**THE PROBLEM**
Output every line of the data exactly as it appears.

▼▼▼

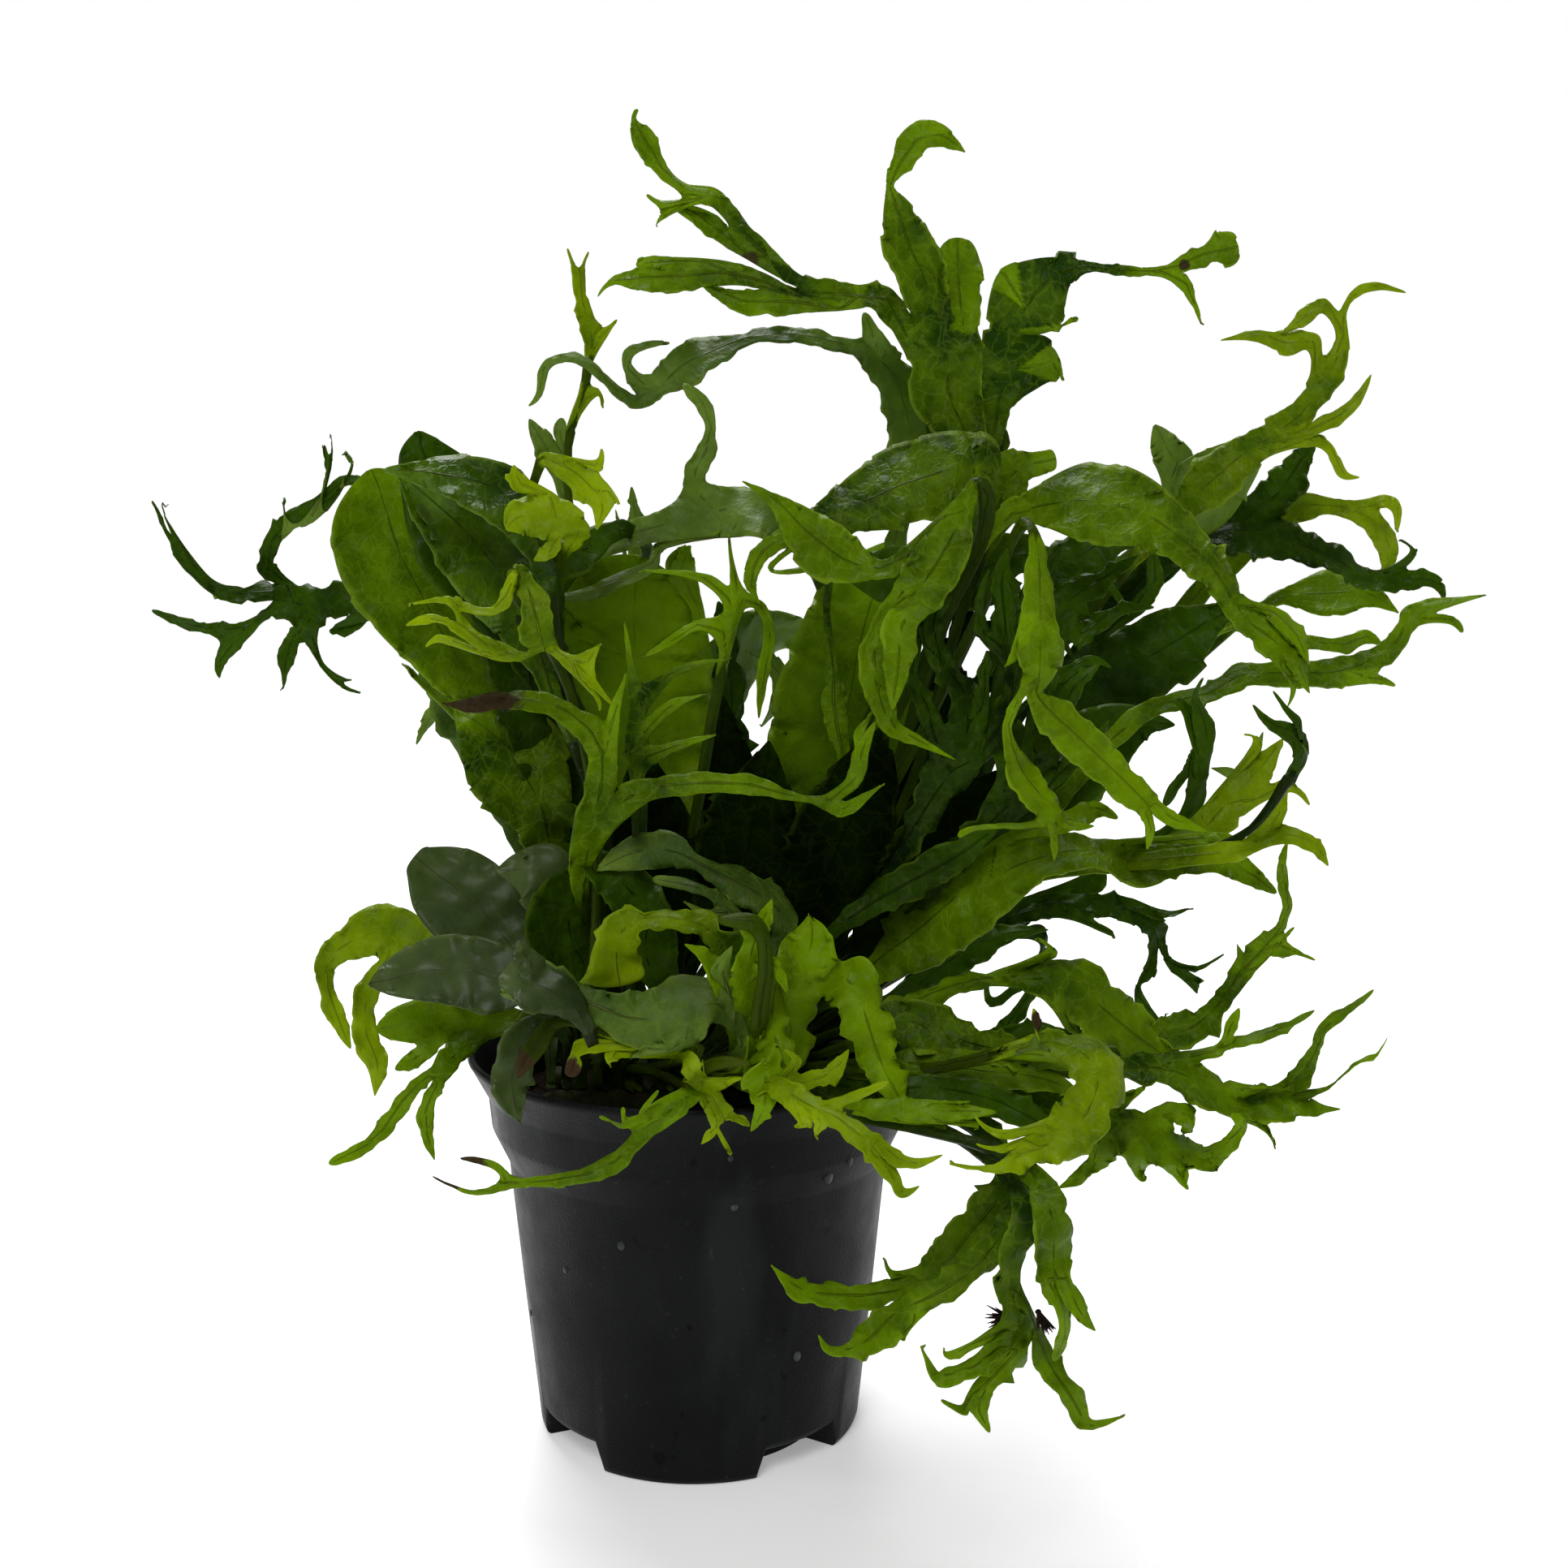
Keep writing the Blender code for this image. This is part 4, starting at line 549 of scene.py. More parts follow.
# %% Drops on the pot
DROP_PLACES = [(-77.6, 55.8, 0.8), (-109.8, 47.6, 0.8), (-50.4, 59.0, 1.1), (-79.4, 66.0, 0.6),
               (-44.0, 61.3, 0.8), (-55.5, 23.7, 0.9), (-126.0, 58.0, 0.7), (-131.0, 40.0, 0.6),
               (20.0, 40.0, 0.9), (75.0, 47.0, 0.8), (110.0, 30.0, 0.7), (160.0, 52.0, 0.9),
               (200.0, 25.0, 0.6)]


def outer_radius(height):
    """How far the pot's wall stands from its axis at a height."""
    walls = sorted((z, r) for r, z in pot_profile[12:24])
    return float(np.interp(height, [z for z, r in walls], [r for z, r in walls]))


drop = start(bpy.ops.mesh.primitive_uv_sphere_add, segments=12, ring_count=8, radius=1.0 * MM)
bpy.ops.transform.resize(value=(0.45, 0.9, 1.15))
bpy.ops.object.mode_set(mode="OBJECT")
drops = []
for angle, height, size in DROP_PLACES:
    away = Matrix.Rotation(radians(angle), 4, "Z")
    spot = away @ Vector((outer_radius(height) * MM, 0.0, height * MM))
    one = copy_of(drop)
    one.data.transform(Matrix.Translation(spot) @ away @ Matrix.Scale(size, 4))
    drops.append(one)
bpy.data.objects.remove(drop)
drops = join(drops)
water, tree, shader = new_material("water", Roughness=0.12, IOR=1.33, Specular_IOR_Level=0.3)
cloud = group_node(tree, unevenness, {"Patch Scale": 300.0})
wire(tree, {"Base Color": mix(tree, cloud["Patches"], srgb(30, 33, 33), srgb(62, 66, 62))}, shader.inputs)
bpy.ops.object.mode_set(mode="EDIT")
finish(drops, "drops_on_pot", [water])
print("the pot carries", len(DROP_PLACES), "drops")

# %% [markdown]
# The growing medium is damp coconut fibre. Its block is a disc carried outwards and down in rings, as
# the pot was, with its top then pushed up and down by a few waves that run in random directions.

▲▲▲

**TASK SOLUTION**
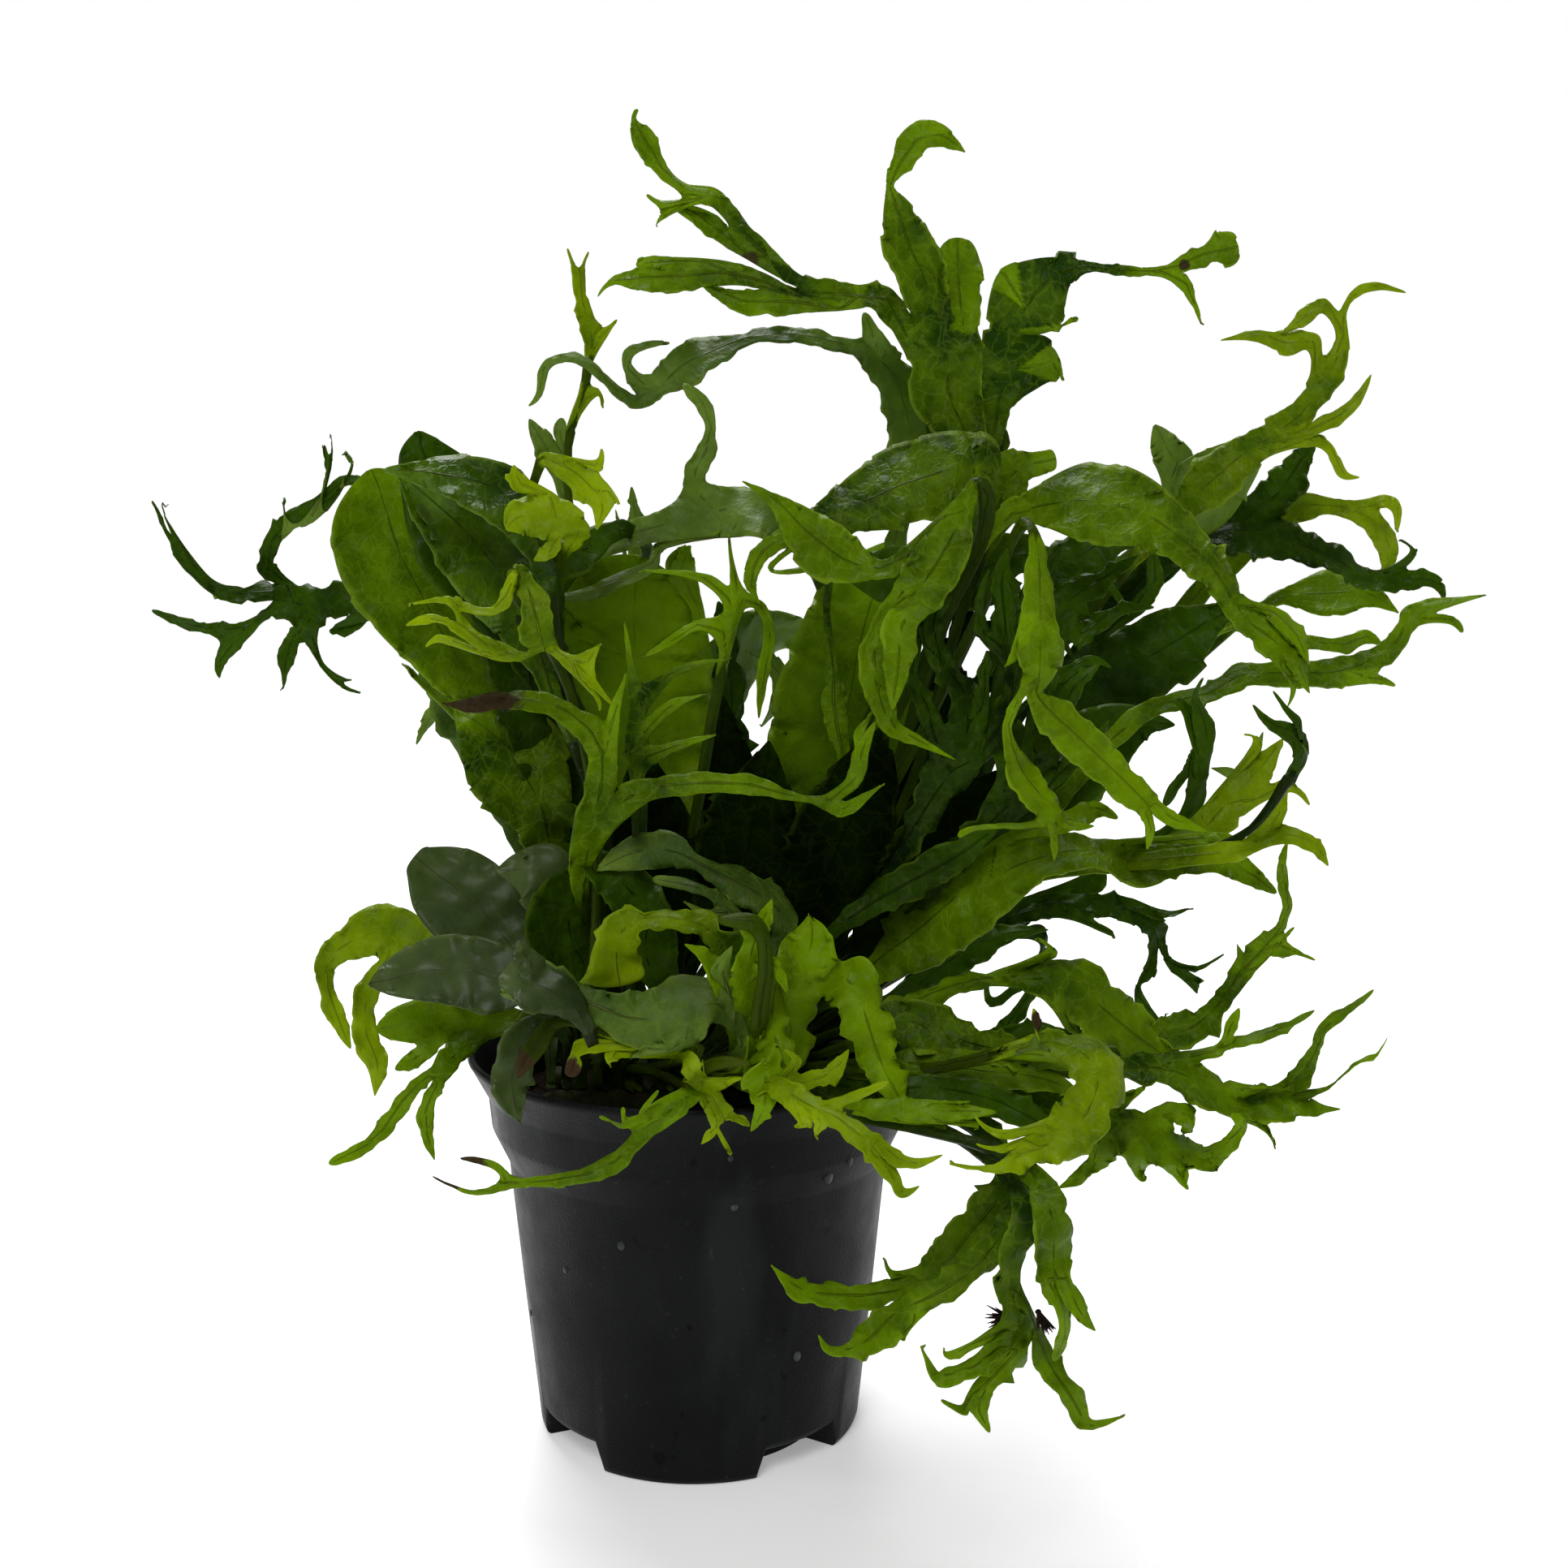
Keep writing the Blender code for this image. This is part 4, starting at line 549 of scene.py. More parts follow.
# %% Drops on the pot
DROP_PLACES = [(-77.6, 55.8, 0.8), (-109.8, 47.6, 0.8), (-50.4, 59.0, 1.1), (-79.4, 66.0, 0.6),
               (-44.0, 61.3, 0.8), (-55.5, 23.7, 0.9), (-126.0, 58.0, 0.7), (-131.0, 40.0, 0.6),
               (20.0, 40.0, 0.9), (75.0, 47.0, 0.8), (110.0, 30.0, 0.7), (160.0, 52.0, 0.9),
               (200.0, 25.0, 0.6)]


def outer_radius(height):
    """How far the pot's wall stands from its axis at a height."""
    walls = sorted((z, r) for r, z in pot_profile[12:24])
    return float(np.interp(height, [z for z, r in walls], [r for z, r in walls]))


drop = start(bpy.ops.mesh.primitive_uv_sphere_add, segments=12, ring_count=8, radius=1.0 * MM)
bpy.ops.transform.resize(value=(0.45, 0.9, 1.15))
bpy.ops.object.mode_set(mode="OBJECT")
drops = []
for angle, height, size in DROP_PLACES:
    away = Matrix.Rotation(radians(angle), 4, "Z")
    spot = away @ Vector((outer_radius(height) * MM, 0.0, height * MM))
    one = copy_of(drop)
    one.data.transform(Matrix.Translation(spot) @ away @ Matrix.Scale(size, 4))
    drops.append(one)
bpy.data.objects.remove(drop)
drops = join(drops)
water, tree, shader = new_material("water", Roughness=0.12, IOR=1.33, Specular_IOR_Level=0.3)
cloud = group_node(tree, unevenness, {"Patch Scale": 300.0})
wire(tree, {"Base Color": mix(tree, cloud["Patches"], srgb(30, 33, 33), srgb(62, 66, 62))}, shader.inputs)
bpy.ops.object.mode_set(mode="EDIT")
finish(drops, "drops_on_pot", [water])
print("the pot carries", len(DROP_PLACES), "drops")

# %% [markdown]
# The growing medium is damp coconut fibre. Its block is a disc carried outwards and down in rings, as
# the pot was, with its top then pushed up and down by a few waves that run in random directions.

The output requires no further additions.